## AIM OF THE TASK
Restate word for word the lines that begin the listing and end with the line holding "return tilted_point(BUMPER_REAR_LEAD +".

╔══

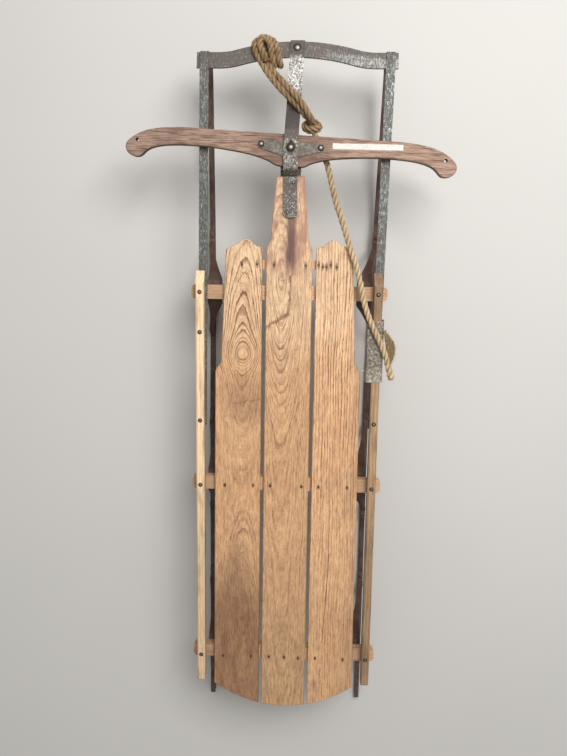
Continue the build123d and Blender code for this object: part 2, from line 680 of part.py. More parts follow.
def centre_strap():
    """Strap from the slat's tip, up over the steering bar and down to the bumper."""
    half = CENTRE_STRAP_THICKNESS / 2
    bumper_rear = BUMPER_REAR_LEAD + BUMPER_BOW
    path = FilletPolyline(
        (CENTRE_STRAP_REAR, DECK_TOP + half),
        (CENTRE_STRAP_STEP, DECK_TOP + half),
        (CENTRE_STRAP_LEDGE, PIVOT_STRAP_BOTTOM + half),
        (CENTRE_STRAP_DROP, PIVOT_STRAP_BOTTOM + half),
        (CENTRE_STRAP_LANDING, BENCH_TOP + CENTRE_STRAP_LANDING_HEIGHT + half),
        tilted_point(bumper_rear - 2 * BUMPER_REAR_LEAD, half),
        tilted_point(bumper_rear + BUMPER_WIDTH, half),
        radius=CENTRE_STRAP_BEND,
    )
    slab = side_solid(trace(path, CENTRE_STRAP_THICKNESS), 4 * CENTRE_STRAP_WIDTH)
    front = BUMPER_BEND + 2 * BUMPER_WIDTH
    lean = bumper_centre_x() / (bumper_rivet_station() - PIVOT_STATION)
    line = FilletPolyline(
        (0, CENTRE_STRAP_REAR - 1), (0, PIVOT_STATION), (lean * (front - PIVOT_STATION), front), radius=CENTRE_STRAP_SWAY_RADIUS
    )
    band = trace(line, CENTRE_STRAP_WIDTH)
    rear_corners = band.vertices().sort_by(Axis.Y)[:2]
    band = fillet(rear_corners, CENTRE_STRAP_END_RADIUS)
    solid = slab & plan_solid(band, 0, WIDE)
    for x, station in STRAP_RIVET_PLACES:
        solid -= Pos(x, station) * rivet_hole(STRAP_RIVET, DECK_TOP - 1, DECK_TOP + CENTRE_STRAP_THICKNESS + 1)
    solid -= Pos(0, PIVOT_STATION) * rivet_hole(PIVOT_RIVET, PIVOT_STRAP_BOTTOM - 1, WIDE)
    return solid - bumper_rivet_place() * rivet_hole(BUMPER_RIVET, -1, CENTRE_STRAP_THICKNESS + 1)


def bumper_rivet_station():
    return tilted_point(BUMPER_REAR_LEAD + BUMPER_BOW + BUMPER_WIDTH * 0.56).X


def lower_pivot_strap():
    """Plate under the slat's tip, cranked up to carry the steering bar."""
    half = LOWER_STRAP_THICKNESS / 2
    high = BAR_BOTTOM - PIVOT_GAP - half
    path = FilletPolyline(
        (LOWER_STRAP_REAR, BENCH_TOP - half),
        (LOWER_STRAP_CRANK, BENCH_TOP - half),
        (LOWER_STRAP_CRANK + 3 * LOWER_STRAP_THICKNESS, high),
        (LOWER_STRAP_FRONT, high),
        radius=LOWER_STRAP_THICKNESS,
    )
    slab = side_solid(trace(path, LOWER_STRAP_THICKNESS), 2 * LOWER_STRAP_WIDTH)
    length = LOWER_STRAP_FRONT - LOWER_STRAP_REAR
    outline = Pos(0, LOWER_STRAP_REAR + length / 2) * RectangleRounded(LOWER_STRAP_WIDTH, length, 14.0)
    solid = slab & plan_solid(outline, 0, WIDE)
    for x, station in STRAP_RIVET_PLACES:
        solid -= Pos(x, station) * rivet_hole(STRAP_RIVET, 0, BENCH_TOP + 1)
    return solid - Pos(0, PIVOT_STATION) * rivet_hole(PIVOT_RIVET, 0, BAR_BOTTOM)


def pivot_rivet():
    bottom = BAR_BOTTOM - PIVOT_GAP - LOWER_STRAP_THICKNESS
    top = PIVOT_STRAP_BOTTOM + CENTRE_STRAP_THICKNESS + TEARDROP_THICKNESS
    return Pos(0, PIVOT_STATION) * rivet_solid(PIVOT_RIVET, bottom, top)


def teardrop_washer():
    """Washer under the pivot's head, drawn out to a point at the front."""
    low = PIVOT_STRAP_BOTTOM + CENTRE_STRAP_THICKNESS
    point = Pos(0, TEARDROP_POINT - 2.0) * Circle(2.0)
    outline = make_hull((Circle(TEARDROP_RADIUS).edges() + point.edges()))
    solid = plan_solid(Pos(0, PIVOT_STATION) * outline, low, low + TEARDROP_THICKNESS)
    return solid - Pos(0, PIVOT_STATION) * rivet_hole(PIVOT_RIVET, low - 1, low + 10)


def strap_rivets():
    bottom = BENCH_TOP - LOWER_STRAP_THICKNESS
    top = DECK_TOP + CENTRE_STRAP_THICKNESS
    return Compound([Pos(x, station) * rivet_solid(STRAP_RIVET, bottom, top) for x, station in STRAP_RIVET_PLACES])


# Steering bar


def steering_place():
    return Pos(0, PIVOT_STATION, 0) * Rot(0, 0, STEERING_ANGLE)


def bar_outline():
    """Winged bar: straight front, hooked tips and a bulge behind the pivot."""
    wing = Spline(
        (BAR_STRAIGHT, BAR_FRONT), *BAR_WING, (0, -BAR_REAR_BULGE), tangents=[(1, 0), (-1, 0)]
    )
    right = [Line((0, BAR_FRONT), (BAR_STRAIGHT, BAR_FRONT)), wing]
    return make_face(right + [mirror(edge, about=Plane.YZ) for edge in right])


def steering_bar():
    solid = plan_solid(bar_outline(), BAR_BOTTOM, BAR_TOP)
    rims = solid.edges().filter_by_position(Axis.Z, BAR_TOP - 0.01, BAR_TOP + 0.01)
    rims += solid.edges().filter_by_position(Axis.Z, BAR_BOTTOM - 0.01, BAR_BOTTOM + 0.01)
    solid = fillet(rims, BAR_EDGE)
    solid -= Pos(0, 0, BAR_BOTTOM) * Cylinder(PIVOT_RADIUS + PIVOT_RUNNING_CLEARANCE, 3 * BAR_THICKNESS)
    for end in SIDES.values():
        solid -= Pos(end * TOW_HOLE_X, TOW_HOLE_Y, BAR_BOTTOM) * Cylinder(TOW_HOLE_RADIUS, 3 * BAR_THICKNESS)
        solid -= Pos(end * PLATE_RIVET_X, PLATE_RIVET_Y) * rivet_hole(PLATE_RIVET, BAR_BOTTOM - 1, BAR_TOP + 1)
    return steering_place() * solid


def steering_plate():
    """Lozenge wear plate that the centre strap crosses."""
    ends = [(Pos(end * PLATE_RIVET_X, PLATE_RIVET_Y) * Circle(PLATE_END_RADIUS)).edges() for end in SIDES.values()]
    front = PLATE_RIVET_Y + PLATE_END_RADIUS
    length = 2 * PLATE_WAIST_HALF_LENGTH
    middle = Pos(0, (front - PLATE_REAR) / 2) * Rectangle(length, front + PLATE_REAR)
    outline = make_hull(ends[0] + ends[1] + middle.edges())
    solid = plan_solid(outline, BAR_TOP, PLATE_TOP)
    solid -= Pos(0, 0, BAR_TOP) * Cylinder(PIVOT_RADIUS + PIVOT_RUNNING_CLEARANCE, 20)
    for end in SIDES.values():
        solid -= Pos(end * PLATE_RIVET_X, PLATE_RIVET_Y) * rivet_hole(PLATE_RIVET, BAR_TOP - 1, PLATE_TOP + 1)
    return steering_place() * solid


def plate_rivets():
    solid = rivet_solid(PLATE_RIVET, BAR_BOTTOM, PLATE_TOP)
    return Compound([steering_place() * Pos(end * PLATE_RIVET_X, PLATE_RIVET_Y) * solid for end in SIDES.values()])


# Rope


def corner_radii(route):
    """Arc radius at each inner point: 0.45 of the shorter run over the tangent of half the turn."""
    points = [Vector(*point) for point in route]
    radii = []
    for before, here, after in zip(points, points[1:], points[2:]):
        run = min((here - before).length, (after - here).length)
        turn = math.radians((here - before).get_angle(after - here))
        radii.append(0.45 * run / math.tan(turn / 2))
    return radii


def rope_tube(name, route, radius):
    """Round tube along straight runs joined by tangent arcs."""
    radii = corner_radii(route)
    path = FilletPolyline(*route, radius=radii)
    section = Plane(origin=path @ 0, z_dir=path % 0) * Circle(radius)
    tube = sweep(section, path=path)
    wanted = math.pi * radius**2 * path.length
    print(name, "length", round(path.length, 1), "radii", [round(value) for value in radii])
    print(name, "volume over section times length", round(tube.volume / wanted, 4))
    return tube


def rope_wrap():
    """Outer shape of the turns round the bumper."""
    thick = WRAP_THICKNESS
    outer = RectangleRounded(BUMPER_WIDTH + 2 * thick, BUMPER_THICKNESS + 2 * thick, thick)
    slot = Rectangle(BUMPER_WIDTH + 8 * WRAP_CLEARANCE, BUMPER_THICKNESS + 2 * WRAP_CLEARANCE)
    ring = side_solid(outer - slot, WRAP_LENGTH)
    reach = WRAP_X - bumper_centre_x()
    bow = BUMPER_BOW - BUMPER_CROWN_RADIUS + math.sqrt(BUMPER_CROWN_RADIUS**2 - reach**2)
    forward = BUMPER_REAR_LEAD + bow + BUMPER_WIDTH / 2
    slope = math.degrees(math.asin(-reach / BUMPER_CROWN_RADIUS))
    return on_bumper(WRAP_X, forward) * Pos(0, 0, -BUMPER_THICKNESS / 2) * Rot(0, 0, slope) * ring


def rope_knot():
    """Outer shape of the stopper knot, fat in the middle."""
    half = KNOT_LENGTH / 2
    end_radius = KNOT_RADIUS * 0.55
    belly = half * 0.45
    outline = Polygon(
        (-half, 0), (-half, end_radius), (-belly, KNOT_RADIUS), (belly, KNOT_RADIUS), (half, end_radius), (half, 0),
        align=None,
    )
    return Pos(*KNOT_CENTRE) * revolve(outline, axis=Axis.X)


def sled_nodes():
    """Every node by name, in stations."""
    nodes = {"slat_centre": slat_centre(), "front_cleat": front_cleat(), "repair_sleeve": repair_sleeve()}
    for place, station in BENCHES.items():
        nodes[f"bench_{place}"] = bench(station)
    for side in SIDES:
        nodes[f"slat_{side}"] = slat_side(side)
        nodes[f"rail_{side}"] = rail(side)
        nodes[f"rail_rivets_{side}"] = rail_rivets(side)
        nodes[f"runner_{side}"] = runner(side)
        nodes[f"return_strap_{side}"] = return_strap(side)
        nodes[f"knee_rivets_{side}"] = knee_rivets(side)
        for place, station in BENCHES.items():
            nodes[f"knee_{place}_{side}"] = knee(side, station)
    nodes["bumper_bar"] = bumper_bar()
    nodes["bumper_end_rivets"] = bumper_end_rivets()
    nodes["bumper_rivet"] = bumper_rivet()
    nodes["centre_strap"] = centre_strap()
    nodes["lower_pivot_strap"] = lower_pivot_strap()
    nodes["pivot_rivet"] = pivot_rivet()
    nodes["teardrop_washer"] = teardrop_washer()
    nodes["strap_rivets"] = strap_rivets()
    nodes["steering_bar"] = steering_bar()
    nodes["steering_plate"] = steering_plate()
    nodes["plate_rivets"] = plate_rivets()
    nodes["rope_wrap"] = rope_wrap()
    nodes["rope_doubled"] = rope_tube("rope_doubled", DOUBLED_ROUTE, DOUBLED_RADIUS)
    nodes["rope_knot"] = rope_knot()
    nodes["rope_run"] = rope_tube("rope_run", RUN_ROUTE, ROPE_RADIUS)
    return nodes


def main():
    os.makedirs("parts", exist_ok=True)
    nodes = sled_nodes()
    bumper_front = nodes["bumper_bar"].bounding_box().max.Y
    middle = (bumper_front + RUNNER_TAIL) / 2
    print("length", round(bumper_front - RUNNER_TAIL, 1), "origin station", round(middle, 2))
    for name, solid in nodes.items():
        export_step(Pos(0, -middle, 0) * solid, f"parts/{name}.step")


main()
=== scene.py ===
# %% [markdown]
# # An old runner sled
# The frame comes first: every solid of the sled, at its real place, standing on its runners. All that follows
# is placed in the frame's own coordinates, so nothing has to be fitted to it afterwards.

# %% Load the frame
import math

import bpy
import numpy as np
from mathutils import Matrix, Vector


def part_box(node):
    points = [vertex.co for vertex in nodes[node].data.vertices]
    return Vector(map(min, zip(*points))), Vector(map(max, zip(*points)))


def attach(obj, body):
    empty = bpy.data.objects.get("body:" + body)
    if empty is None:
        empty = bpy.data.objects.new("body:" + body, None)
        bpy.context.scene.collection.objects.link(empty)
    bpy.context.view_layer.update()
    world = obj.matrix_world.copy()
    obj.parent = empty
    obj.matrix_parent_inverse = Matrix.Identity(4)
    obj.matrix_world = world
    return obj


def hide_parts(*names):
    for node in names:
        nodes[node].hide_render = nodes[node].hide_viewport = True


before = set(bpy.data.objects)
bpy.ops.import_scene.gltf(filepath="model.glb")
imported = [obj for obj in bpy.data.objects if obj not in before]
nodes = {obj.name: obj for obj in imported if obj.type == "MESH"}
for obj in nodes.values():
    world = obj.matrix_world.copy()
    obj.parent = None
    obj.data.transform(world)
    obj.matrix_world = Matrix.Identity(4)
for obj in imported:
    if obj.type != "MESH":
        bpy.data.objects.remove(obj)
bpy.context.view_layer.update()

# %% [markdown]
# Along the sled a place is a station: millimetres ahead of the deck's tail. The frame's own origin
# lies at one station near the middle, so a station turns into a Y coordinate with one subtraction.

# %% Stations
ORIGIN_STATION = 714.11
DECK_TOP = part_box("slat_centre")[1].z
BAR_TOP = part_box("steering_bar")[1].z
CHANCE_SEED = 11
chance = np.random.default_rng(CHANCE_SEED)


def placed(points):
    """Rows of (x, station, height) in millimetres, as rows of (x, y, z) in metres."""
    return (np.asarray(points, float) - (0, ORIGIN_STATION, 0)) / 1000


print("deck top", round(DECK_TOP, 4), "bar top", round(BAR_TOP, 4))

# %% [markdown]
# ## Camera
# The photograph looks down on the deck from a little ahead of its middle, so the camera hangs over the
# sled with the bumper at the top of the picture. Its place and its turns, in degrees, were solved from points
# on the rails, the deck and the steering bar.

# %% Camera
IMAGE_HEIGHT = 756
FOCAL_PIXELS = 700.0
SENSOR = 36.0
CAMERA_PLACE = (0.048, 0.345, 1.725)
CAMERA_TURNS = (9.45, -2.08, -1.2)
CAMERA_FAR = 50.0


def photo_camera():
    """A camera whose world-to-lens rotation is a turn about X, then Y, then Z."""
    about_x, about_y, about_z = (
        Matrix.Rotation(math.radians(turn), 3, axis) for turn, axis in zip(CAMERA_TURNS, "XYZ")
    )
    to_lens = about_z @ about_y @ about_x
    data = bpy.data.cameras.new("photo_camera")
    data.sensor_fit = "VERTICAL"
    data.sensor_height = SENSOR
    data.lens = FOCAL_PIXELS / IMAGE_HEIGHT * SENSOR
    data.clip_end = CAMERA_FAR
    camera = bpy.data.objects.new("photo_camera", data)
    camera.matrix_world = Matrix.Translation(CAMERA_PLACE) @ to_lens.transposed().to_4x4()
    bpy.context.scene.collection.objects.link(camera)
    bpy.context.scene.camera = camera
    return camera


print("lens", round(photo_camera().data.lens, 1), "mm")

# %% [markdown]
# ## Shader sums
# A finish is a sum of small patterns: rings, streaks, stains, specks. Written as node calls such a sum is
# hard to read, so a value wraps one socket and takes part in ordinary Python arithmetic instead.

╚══

## THE ANSWER
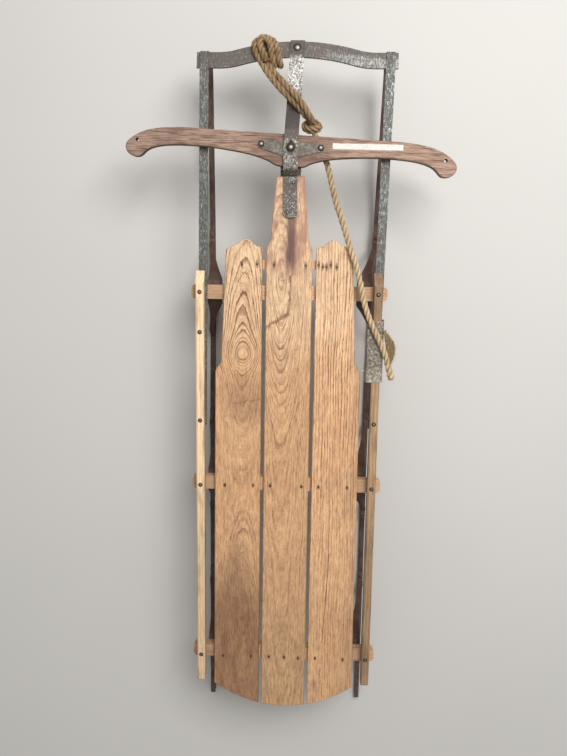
Continue the build123d and Blender code for this object: part 2, from line 680 of part.py. More parts follow.
def centre_strap():
    """Strap from the slat's tip, up over the steering bar and down to the bumper."""
    half = CENTRE_STRAP_THICKNESS / 2
    bumper_rear = BUMPER_REAR_LEAD + BUMPER_BOW
    path = FilletPolyline(
        (CENTRE_STRAP_REAR, DECK_TOP + half),
        (CENTRE_STRAP_STEP, DECK_TOP + half),
        (CENTRE_STRAP_LEDGE, PIVOT_STRAP_BOTTOM + half),
        (CENTRE_STRAP_DROP, PIVOT_STRAP_BOTTOM + half),
        (CENTRE_STRAP_LANDING, BENCH_TOP + CENTRE_STRAP_LANDING_HEIGHT + half),
        tilted_point(bumper_rear - 2 * BUMPER_REAR_LEAD, half),
        tilted_point(bumper_rear + BUMPER_WIDTH, half),
        radius=CENTRE_STRAP_BEND,
    )
    slab = side_solid(trace(path, CENTRE_STRAP_THICKNESS), 4 * CENTRE_STRAP_WIDTH)
    front = BUMPER_BEND + 2 * BUMPER_WIDTH
    lean = bumper_centre_x() / (bumper_rivet_station() - PIVOT_STATION)
    line = FilletPolyline(
        (0, CENTRE_STRAP_REAR - 1), (0, PIVOT_STATION), (lean * (front - PIVOT_STATION), front), radius=CENTRE_STRAP_SWAY_RADIUS
    )
    band = trace(line, CENTRE_STRAP_WIDTH)
    rear_corners = band.vertices().sort_by(Axis.Y)[:2]
    band = fillet(rear_corners, CENTRE_STRAP_END_RADIUS)
    solid = slab & plan_solid(band, 0, WIDE)
    for x, station in STRAP_RIVET_PLACES:
        solid -= Pos(x, station) * rivet_hole(STRAP_RIVET, DECK_TOP - 1, DECK_TOP + CENTRE_STRAP_THICKNESS + 1)
    solid -= Pos(0, PIVOT_STATION) * rivet_hole(PIVOT_RIVET, PIVOT_STRAP_BOTTOM - 1, WIDE)
    return solid - bumper_rivet_place() * rivet_hole(BUMPER_RIVET, -1, CENTRE_STRAP_THICKNESS + 1)


def bumper_rivet_station():
    return tilted_point(BUMPER_REAR_LEAD + BUMPER_BOW + BUMPER_WIDTH * 0.56).X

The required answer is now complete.